A shameless reposting of 13-year old content again, but much updated:
One question that people ask when you say you write dictionaries is: "well how do you decide which words to put in?" Good question, with lots of different kinds of answers.
In the past you could just copy your competitors (only joking 😉) or like Murray on the huge Oxford English Dictionary, you could get hundreds of 'spotters' to send in words on cards.
But one of the good answers and the one I would have given from when I started in 1988 is "you use a corpus". Corpus is a good old academic term for a usually large body of written evidence that you can search. In biblical terms a concordance of the corpus of the bible would show you each word used in it and how it is used.
For writing dictionaries you need a good sized sample of your target language (millions of words at least) so that you can spot and have evidence for rarer words.
In the past (before Joan Clarke, IBM and Berners-Lee) a corpus could be on paper, printed out as a huge set of concordances. I have worked with one. I think each million words filled an entire filing cabinet. But now we have not just billions, but many trillions of words which are in principle searchable. So the evidence is gob-smackingly large.
And if you search for the word gobsmackingly I promise you you will never run out of examples.
In fact back in the early days of the internet when Netscape would tell you how many examples it had found we lexicographers would bet on the number and even suggest things that would only come up once, such as rare idions like 'black as Newgate's knocker' or 'God willing an the crick don't rise'. Try them now.

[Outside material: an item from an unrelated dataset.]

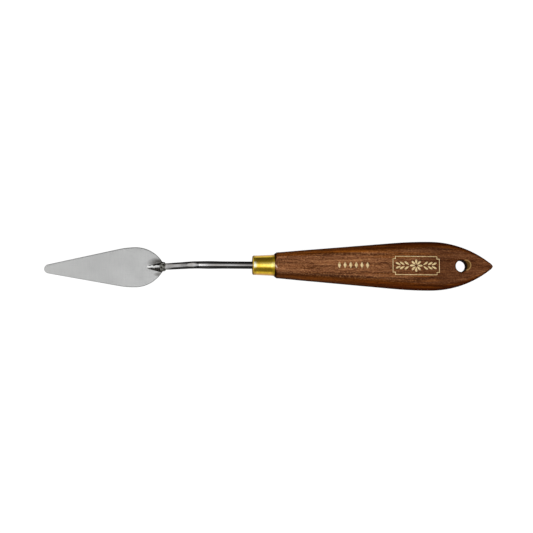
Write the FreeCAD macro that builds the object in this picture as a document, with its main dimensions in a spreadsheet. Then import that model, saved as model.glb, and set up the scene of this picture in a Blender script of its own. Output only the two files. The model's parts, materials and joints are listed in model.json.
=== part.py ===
import FreeCAD, Part
import math
import os
import Sketcher

# Palette knife lying on a table. Row frame: +X towards the handle's butt, +Z up, z = 0 on the table,
# origin under the middle of the overall box. The blade lies flat and the cranked shank lifts the
# handle, whose axis falls towards the butt until its underside touches the table as well.
# The ferrule and the handle are drawn about their own axis: local X runs from the front of the
# ferrule to the butt, and their Placement tilts and lifts that axis.

Vector = FreeCAD.Vector
SHEET = "Dimensions"

DIMENSIONS = {
    "blade_length": 53.6,
    "blade_thickness": 0.5,
    "blade_half_width": 9.05,
    "blade_widest_from_neck": 12.4,
    "blade_tip_radius": 2.05,
    "blade_shoulder_radius": 39.5,
    "blade_heel_radius": 14.3,
    "blade_yaw": 1.1,
    "blade_seat_margin": 0.1,
    "neck_position": -47.4,
    "foot_length": 6.3,
    "foot_toe_half_width": 0.35,
    "foot_toe_height": 0.25,
    "foot_heel_half_width": 2.2,
    "foot_heel_height": 1.8,
    "foot_heel_from_neck": 0.8,
    "crank_radius": 1.5,
    "crank_start_height": 1.55,
    "crank_lower_corner": -45.3,
    "crank_upper_corner": -32.5,
    "crank_lower_bend": 5.0,
    "crank_upper_bend": 7.0,
    "rod_radius": 1.6,
    "tang_depth": 38.0,
    "weld_half_length": 1.75,
    "weld_half_width": 2.35,
    "weld_half_height": 2.2,
    "weld_centre_height": 1.25,
    "weld_centre_behind_neck": 0.35,
    "handle_pitch": 4.2,
    "ferrule_front_position": -6.88,
    "ferrule_length": 9.65,
    "ferrule_wall": 0.45,
    "ferrule_front_radius": 4.32,
    "ferrule_rear_radius": 4.66,
    "ferrule_corner_radius": 0.7,
    "ferrule_flare_length": 1.5,
    "ferrule_flare_radius": 4.84,
    "ferrule_hole_radius": 1.65,
    "handle_half_width": 10.98,
    "handle_taper_angle": 4.95,
    "handle_half_thickness": 4.8,
    "handle_widest_position": 79.5,
    "handle_shoulder_radius": 195.0,
    "handle_nose_radius": 45.1,
    "handle_tip_radius": 1.6,
    "handle_belly_start": 36.0,
    "handle_belly_radius": 780.0,
    "handle_round_at_front": 2.4,
    "handle_round_at_belly": 4.5,
    "handle_round_at_butt": 0.7,
    "handle_round_fullest_position": 68.0,
    "handle_front_face_radius": 4.5,
    "handle_front_round": 1.0,
    "bore_clearance_depth": 1.5,
    "hang_hole_position": 93.45,
    "hang_hole_radius": 2.6,
    "hang_hole_rim_round": 0.6,
}


def make_sheet(doc):
    sheet = doc.addObject("Spreadsheet::Sheet", SHEET)
    for row, (alias, value) in enumerate(DIMENSIONS.items(), start=1):
        sheet.set(f"A{row}", alias)
        sheet.set(f"B{row}", str(value))
        sheet.setAlias(f"B{row}", alias)
    doc.recompute()
    return sheet


def size(alias):
    return DIMENSIONS[alias]


def cell(alias):
    return f"{SHEET}.{alias}"


def origin_plane(body, role):
    return next(feature for feature in body.Origin.OriginFeatures if feature.Role == role)


def add_sketch(body, name, role):
    sketch = body.newObject("Sketcher::SketchObject", name)
    sketch.AttachmentSupport = [(origin_plane(body, role), "")]
    sketch.MapMode = "FlatFace"
    return sketch


def bind(sketch, constraint, expression):
    """Adds a dimension to a sketch and ties it to the sheet."""
    index = sketch.addConstraint(constraint)
    sketch.setExpression(f"Constraints[{index}]", expression)
    return index


def point(x, y):
    return Vector(x, y, 0)


def short_arc(centre, radius, start_angle, end_angle):
    circle = Part.Circle(point(*centre), Vector(0, 0, 1), radius)
    return Part.ArcOfCircle(circle, start_angle, end_angle)


# ---------------------------------------------------------------- blade

def make_blade(doc):
    """Trowel-shaped blade: half the outline is drawn, thickened and mirrored about the centreline."""
    body = doc.addObject("PartDesign::Body", "blade")
    body.Label = "blade"
    length = size("blade_length")
    widest = size("blade_widest_from_neck")
    half_width = size("blade_half_width")
    tip = size("blade_tip_radius")
    shoulder = size("blade_shoulder_radius")
    heel = size("blade_heel_radius")

    # The straight flank is the common tangent of the tip round and the shoulder arc.
    run = length - tip - widest
    rise = half_width - shoulder
    span = math.hypot(run, rise)
    flank = math.asin((shoulder - tip) / span) + math.atan2(rise, run)
    normal = math.pi / 2 + flank
    tip_centre = (-length + tip, 0.0)
    shoulder_centre = (-widest, rise)
    heel_centre = (-widest, half_width - heel)
    flank_start = point(tip_centre[0] + tip * math.cos(normal), tip * math.sin(normal))
    flank_end = point(shoulder_centre[0] + shoulder * math.cos(normal), rise + shoulder * math.sin(normal))
    neck_half = heel_centre[1] + math.sqrt(heel ** 2 - widest ** 2)
    neck_angle = math.atan2(neck_half - heel_centre[1], widest)

    outline = add_sketch(body, "half_outline", "XY_Plane")
    tip_arc = outline.addGeometry(short_arc(tip_centre, tip, normal, math.pi))
    flank_line = outline.addGeometry(Part.LineSegment(flank_start, flank_end))
    shoulder_arc = outline.addGeometry(short_arc(shoulder_centre, shoulder, math.pi / 2, normal))
    heel_arc = outline.addGeometry(short_arc(heel_centre, heel, neck_angle, math.pi / 2))
    neck_line = outline.addGeometry(Part.LineSegment(point(0, neck_half), point(0, 0)))
    centre_line = outline.addGeometry(Part.LineSegment(point(0, 0), point(-length, 0)))
    start, end, centre = 1, 2, 3
    joins = [("Tangent", tip_arc, start, flank_line, start), ("Tangent", flank_line, end, shoulder_arc, end),
             ("Coincident", shoulder_arc, start, heel_arc, end), ("Coincident", heel_arc, start, neck_line, start),
             ("Coincident", neck_line, end, centre_line, start), ("Coincident", centre_line, end, tip_arc, end),
             ("Coincident", centre_line, start, -1, 1), ("Vertical", neck_line), ("Horizontal", centre_line),
             ("PointOnObject", tip_arc, centre, -1), ("Vertical", shoulder_arc, centre, shoulder_arc, start),
             ("Vertical", heel_arc, centre, shoulder_arc, start)]
    for join in joins:
        outline.addConstraint(Sketcher.Constraint(*join))
    bind(outline, Sketcher.Constraint("Radius", tip_arc, tip), cell("blade_tip_radius"))
    bind(outline, Sketcher.Constraint("Radius", shoulder_arc, shoulder), cell("blade_shoulder_radius"))
    bind(outline, Sketcher.Constraint("Radius", heel_arc, heel), cell("blade_heel_radius"))
    bind(outline, Sketcher.Constraint("DistanceX", centre_line, end, centre_line, start, length),
         cell("blade_length"))
    bind(outline, Sketcher.Constraint("DistanceX", shoulder_arc, start, -1, 1, widest),
         cell("blade_widest_from_neck"))
    bind(outline, Sketcher.Constraint("DistanceY", -1, 1, shoulder_arc, start, half_width),
         cell("blade_half_width"))

    plate = body.newObject("PartDesign::Pad", "half_plate")
    plate.Profile = outline
    plate.setExpression("Length", cell("blade_thickness"))
    doc.recompute()
    whole = body.newObject("PartDesign::Mirrored", "whole_plate")
    whole.Originals = [plate]
    whole.MirrorPlane = (origin_plane(body, "XZ_Plane"), [""])
    body.Tip = whole
    body.setExpression("Placement.Base.x", cell("neck_position"))
    # The blade is welded on slightly askew, with its tip towards -Y.
    body.Placement.Rotation = FreeCAD.Rotation(Vector(0, 0, 1), size("blade_yaw"))
    return body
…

So what do you do with all this evidence? Well you can see *how* the word is used, which to my mind is the most important thing you need to know. Apart from its meaning, which in fact the corpus can't show you directly but is usually easy to work out, you can see if this word is informal or technical or very vanilla. By looking at the words with it you can see clusters of different meanings. 'Bite' will show you dogs and mosquitoes and even clutches, all biting. With a bit of care you will also find the word 'bug' there, almost always 4 positions after the verb. (Answers on a postcard 🙂). And now I am terribly tempted to search for the word 'vanilla'.
Since our first online fumblings (and I'm now terribly tempted to search for the word 'fumblings': you can see how lexicographers get distracted) the technology has improved massively and corpus searching underlies many of the miracles of things such as Google Translate. A late colleague of mine, Adam Kilgarriff, did more than anyone else before his premature death to bring computer technology to the lexicographers aid. You can find out more about it here:
https://www.sketchengine.eu/
Compared to Murray in his scriptorium (see below) we are truly blessed.